▶ **What is being asked**: Repeat exactly the stretch of lines from the line containing "obj.parent = rigid_bodies[body]" through the line containing "slope at each.", both included, and nothing else.

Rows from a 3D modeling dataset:
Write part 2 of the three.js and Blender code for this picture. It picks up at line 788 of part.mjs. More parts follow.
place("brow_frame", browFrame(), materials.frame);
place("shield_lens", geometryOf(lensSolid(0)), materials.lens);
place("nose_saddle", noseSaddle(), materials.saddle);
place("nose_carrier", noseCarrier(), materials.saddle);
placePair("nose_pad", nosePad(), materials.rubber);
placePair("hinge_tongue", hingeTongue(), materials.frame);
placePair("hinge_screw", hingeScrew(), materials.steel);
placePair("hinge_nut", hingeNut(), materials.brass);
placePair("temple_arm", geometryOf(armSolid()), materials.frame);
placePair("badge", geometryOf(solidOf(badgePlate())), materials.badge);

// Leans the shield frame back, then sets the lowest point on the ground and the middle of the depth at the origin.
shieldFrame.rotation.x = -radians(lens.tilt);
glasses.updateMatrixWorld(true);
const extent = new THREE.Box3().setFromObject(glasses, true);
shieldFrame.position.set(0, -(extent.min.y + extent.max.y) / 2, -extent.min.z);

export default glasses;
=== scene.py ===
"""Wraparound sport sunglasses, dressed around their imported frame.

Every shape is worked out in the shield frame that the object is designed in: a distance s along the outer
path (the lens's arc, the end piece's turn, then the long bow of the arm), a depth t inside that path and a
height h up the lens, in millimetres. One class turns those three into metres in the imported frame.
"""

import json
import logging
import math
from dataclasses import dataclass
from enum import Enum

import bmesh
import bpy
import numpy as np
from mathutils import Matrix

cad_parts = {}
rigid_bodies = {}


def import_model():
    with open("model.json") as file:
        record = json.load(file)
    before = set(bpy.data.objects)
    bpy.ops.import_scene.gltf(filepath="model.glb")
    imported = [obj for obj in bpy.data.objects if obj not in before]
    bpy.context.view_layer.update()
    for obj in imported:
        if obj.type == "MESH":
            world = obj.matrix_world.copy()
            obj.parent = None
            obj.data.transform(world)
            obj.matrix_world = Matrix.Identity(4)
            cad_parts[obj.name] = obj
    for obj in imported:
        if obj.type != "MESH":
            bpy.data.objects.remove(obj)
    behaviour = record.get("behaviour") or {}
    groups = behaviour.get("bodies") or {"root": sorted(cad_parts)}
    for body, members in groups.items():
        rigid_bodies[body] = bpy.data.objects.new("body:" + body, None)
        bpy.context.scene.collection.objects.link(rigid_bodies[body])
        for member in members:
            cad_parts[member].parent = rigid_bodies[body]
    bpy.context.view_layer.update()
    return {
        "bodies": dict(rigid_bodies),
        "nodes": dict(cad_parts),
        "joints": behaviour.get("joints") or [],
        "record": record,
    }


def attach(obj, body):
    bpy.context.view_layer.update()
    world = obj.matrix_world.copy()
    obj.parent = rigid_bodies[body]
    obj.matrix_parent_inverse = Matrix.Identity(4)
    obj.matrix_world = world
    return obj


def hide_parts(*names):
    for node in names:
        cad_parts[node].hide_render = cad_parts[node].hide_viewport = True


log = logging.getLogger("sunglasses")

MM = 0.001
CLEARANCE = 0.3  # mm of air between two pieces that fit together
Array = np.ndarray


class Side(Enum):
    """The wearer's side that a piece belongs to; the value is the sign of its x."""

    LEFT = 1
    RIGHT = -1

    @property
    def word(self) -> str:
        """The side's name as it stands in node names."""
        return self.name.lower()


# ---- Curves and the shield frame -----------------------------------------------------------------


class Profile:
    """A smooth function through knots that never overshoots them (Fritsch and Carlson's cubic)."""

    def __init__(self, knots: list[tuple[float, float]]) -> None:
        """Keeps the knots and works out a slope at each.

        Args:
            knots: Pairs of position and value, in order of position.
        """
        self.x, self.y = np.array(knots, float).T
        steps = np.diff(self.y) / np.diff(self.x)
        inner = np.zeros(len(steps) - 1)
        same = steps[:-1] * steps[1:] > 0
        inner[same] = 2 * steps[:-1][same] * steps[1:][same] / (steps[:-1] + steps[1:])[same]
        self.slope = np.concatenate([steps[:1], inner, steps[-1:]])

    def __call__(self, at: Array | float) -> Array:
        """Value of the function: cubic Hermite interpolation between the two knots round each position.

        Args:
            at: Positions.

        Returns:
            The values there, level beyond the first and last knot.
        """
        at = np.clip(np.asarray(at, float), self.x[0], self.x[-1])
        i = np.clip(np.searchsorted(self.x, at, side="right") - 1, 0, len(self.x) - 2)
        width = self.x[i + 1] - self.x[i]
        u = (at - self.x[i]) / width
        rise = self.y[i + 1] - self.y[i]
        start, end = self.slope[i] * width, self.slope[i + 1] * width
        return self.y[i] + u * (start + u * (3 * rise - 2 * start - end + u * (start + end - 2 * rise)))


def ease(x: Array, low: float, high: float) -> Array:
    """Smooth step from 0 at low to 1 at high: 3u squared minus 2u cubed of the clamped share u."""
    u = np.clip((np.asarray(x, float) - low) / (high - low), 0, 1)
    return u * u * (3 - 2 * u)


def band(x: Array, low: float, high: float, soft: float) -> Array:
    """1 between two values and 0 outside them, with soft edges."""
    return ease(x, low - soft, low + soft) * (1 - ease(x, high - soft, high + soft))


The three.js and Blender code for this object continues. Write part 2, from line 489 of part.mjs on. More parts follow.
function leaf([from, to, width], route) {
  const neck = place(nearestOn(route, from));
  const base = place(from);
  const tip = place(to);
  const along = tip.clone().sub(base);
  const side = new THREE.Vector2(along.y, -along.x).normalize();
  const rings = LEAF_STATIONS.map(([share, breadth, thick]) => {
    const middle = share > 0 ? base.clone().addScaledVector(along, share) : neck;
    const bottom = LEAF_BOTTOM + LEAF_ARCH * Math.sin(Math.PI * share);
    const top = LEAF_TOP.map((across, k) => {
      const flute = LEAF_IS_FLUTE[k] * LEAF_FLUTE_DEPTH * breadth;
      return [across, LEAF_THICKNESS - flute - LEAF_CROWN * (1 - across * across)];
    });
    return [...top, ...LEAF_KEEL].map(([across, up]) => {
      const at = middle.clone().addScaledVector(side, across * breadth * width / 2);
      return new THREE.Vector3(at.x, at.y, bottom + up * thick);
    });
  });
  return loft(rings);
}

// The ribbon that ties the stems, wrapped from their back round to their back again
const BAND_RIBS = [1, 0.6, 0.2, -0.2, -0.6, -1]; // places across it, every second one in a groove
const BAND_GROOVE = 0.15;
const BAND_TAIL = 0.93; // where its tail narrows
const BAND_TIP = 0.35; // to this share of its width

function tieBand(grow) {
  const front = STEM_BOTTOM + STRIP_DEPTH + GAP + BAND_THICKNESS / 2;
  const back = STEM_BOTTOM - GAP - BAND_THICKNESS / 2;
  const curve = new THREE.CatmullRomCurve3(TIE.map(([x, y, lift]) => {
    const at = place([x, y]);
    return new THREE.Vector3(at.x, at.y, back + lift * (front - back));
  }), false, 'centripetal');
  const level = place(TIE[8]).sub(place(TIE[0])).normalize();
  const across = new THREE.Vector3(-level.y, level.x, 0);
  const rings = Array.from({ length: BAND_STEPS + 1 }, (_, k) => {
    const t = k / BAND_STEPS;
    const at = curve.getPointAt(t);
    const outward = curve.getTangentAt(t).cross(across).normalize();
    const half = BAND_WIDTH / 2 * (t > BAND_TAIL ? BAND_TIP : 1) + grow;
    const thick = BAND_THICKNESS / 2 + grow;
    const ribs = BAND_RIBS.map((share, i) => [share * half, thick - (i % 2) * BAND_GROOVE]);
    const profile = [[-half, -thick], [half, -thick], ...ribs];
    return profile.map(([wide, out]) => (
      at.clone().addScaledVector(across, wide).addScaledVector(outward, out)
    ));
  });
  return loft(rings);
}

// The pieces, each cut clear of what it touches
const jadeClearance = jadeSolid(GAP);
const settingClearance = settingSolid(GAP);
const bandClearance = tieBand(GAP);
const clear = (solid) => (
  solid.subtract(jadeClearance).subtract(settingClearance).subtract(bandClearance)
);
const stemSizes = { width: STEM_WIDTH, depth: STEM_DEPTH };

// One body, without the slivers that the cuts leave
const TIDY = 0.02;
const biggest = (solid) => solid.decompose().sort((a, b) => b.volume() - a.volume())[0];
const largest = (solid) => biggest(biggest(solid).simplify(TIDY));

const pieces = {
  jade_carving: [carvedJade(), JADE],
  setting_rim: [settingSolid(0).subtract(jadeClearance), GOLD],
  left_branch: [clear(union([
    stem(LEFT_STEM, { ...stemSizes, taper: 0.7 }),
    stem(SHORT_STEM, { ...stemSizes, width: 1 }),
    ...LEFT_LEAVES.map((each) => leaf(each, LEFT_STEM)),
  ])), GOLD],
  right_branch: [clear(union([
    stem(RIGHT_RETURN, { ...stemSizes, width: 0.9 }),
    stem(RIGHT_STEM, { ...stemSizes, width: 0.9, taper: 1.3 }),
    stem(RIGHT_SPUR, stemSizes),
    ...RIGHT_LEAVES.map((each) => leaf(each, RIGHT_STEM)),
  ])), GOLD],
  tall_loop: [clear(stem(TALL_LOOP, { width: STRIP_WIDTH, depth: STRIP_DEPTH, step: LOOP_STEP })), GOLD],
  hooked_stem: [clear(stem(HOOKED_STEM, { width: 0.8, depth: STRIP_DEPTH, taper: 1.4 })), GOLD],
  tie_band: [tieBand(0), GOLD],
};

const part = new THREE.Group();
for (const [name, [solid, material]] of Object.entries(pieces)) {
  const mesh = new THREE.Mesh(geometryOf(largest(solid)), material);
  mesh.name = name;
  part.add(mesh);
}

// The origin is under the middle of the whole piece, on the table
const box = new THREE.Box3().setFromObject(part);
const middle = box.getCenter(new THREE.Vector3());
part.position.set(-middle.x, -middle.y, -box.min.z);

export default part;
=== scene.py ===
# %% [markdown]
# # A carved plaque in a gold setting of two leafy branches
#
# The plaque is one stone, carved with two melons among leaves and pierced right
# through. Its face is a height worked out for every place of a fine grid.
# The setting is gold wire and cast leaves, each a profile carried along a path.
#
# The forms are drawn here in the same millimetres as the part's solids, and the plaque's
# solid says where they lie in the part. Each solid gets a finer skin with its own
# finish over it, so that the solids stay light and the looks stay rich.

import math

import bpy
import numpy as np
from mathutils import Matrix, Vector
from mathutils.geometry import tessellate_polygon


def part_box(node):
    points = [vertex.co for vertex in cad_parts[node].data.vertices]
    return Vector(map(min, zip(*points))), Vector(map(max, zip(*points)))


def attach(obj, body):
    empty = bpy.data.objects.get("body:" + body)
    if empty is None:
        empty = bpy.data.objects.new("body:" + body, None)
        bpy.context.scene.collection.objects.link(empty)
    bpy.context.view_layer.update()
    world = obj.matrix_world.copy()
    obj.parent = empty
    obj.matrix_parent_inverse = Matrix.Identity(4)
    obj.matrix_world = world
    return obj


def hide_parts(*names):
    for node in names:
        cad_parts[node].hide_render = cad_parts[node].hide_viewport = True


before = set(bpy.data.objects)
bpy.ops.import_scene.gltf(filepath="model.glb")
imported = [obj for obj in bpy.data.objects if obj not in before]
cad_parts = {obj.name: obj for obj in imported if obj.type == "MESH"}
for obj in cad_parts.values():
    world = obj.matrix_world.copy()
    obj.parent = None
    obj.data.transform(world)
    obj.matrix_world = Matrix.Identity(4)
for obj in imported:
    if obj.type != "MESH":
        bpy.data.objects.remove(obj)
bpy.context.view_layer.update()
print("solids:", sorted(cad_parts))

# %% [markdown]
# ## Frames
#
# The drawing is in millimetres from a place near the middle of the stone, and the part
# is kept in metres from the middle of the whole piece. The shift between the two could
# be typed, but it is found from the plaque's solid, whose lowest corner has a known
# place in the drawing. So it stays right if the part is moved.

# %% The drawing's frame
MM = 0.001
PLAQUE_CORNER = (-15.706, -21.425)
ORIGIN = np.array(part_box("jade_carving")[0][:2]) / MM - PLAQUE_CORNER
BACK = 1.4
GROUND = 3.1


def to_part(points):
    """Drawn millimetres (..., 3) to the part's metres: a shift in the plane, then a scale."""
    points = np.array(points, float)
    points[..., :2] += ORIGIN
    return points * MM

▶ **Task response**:
    obj.parent = rigid_bodies[body]
    obj.matrix_parent_inverse = Matrix.Identity(4)
    obj.matrix_world = world
    return obj


def hide_parts(*names):
    for node in names:
        cad_parts[node].hide_render = cad_parts[node].hide_viewport = True


log = logging.getLogger("sunglasses")

MM = 0.001
CLEARANCE = 0.3  # mm of air between two pieces that fit together
Array = np.ndarray


class Side(Enum):
    """The wearer's side that a piece belongs to; the value is the sign of its x."""

    LEFT = 1
    RIGHT = -1

    @property
    def word(self) -> str:
        """The side's name as it stands in node names."""
        return self.name.lower()


# ---- Curves and the shield frame -----------------------------------------------------------------


class Profile:
    """A smooth function through knots that never overshoots them (Fritsch and Carlson's cubic)."""

    def __init__(self, knots: list[tuple[float, float]]) -> None:
        """Keeps the knots and works out a slope at each.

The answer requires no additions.